Herr Rosenblatt, der Jugendkongress widmet sich diesmal dem 50. Jubiläum der deutsch-israelischen diplomatischen Beziehungen. Im vergangenen Jahr ging es um den wachsenden Antisemitismus in Europa. Bleibt bei den »schweren« Themen denn auch noch Platz für Spaß am Treffen?
Na klar. Neben den Workshops, Vorträgen und Podiumsdiskussion zu politischen Themen sollen sich die jungen Leute natürlich auch kennenlernen und alte Bekanntschaften auffrischen. Der gemeinsame Kabbalat Schabbat und die große Party am Samstagabend mit der Showband Muzika aus London bieten hierfür sicherlich den perfekten Rahmen. Mit weit über 400 Anmeldungen wird der Jugendkongress 2015 der bisher größte sein.
Bei der Podiumsdiskussion am Sonntag wird die Frage nach der Zukunft jüdischen Lebens in Deutschland gestellt. Wie gehen denn junge Juden mit der Frage um?

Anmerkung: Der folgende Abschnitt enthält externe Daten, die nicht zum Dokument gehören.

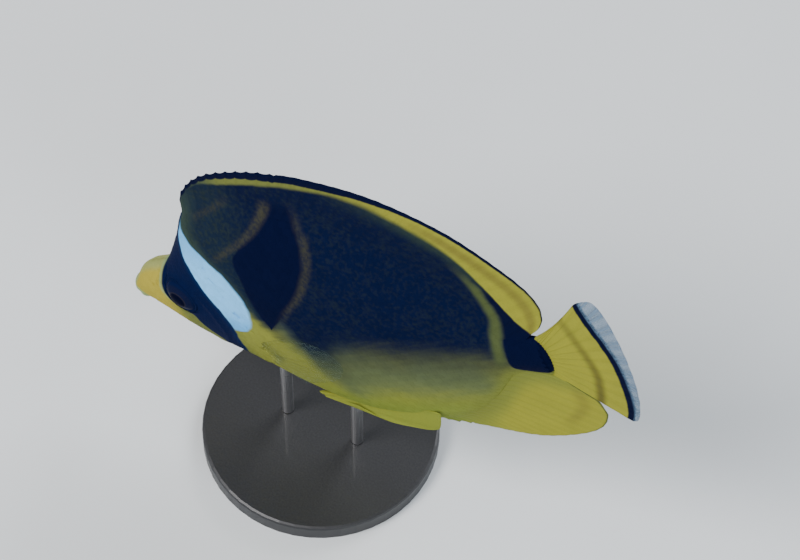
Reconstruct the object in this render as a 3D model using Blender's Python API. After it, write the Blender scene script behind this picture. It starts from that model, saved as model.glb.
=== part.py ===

Dies ist eine sehr wichtige Frage, die die jungen Leute stark beschäftigt. Mein persönlicher Eindruck ist, dass die junge Generation durchaus eine Zukunft für Juden in Deutschland sieht und sich deshalb stärker engagiert. Sie interessieren sich für Gemeindeführung, sind aber auch politisch aktiv. Das ist eine neue frische Welle, die ich in den vergangenen Jahren beobachtet habe.
Zum Thema Sicherheit: Machen sich junge Juden Sorgen?
Natürlich haben die letzten Ereignisse zu einer gewissen Verunsicherung geführt. Vielen jungen Gemeindemitgliedern wird nun bewusst, dass die Gefahr durch Islamisten auch in Europa und Deutschland größer wird.
Aber es hält sie nicht von einem Engagement in der Gemeinde ab?
Nein, ganz im Gegenteil. Es motiviert sie, aktiver zu sein. In Deutschland wurden jüdische Einrichtungen schon immer bewacht. Die Polizei steht vor der Tür, ob nun Synagoge oder Gemeindeeinrichtung – das war und ist unser Alltag. In anderen europäischen Ländern mag das anders ein. Dort sitzt der Schock tiefer. Ich habe das Gefühl, dass jüdische Jugendliche und junge Erwachsene durch die Anschläge sogar deutlich motivierter sind, der Welt zu zeigen, dass wir eine starke und präsente Gemeinschaft sind.
Sie selbst kommen aus Israel. Wie stark ist die Bindung junger Diasporajuden, die dort keine Verwandten haben, an das Land?
Vielleicht nicht so stark wie meine eigene, aber doch auf eine andere Weise präsent. Viele Zuwanderer haben zunächst eine stärkere Bindung an die jüdischen Gemeinden. Gerade in Zeiten eines wachsenden Antisemitismus und Antiisraelismus, wie wir ihn im vergangenen Sommer erleben mussten, merken die Zuwanderer jedoch, dass die Beziehung zu Israel für sie sehr wichtig ist. Die ZWST legt viel Wert darauf, die Verbindung der jüdischen Jugendlichen mit Israel zu stärken, wie zum Beispiel bei unseren Machanot oder Taglit-Reisen für Studenten.
Beim Kongress geht es auch um das Thema Wehrdienst. Wie relevant ist das für junge Juden?
Es gibt jüdische Jugendliche, die sich für einen Dienst in der israelischen Armee oder der Bundeswehr entscheiden. Die Anzahl derjenigen, die es vorziehen, in der IDF zu dienen, ist jedoch deutlich größer. Dies weist darauf hin, dass die Verbindung zu Israel zunehmend wichtiger wird.
Mit dem Jugendreferenten der ZWST sprach Ayala Goldmann.